Alarming statistics - more than 70 million Americans are now considered obese - and first lady Michelle Obama's "Let's Move" campaign have focused national attention on efforts to make healthful food more accessible and affordable. New York's Green Cart program is fast becoming a model for other American cities.
Philadelphia launched its Healthy Carts program in 2011. Similar programs are being introduced in Washington; Chicago; Los Angeles; Madison, Wis.; and California's Santa Clara County.
"Green carts are a quick and nimble approach that can get fresh food out there relatively quickly," says Rick Luftglass, executive director of the Laurie M. Tisch Illumination Fund, which has provided $2 million to support green carts in New York. "And because they are mobile, you can follow the need. If sales aren't good on one block, you can move a few blocks away. It allows the market to build around the customers."

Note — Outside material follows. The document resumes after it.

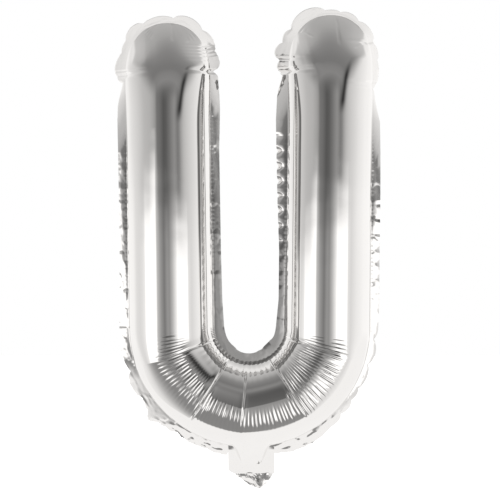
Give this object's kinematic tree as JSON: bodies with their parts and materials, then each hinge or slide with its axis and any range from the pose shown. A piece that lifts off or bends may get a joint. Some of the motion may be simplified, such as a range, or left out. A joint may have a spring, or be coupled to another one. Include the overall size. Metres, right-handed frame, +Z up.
{
  "type": "letter foil balloon",
  "caption": "Air-filled capital U of mirror foil: front and back films rounded into a tube, sealed margin all round, filling tail at the foot.",
  "frame": {"origin": "root of the filling tail, in the seam plane, where the lower edge of the sealed margin crosses the middle of the letter", "axes": "+Z up along the letter's height, +X to the reader's right, the letter's face looks along -Y"},
  "size_m": [0.2109, 0.0672, 0.3837],
  "materials": {
    "mirror_foil": "mirror-bright metallised film",
    "sealed_foil": "mirror-bright film, crinkled by the heat seal",
    "creased_foil": "mirror-bright film, creased and crumpled"
  },
  "bodies": {
    "root": {"front_panel": "mirror_foil", "back_panel": "mirror_foil", "seam_margin": "sealed_foil", "tail_front": "creased_foil", "tail_back": "creased_foil", "tail_tip": "creased_foil"}
  },
  "joints": []
}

Nationally, much of the discussion about improving food access has centered on how to lure supermarkets back to urban areas. But New York's Green Cart program has required significantly less time and investment than large and often-controversial construction projects, says Karen Karp, president of Karp Resources, which provides education and training to green cart vendors. The program required no changes in zoning and no new bureaucracy.
Potential vendors apply for permits through the same process as someone who wants to sell hot dogs or soft pretzels. And barriers to entry are low. On average it costs vendors about $3,000 to get up and running.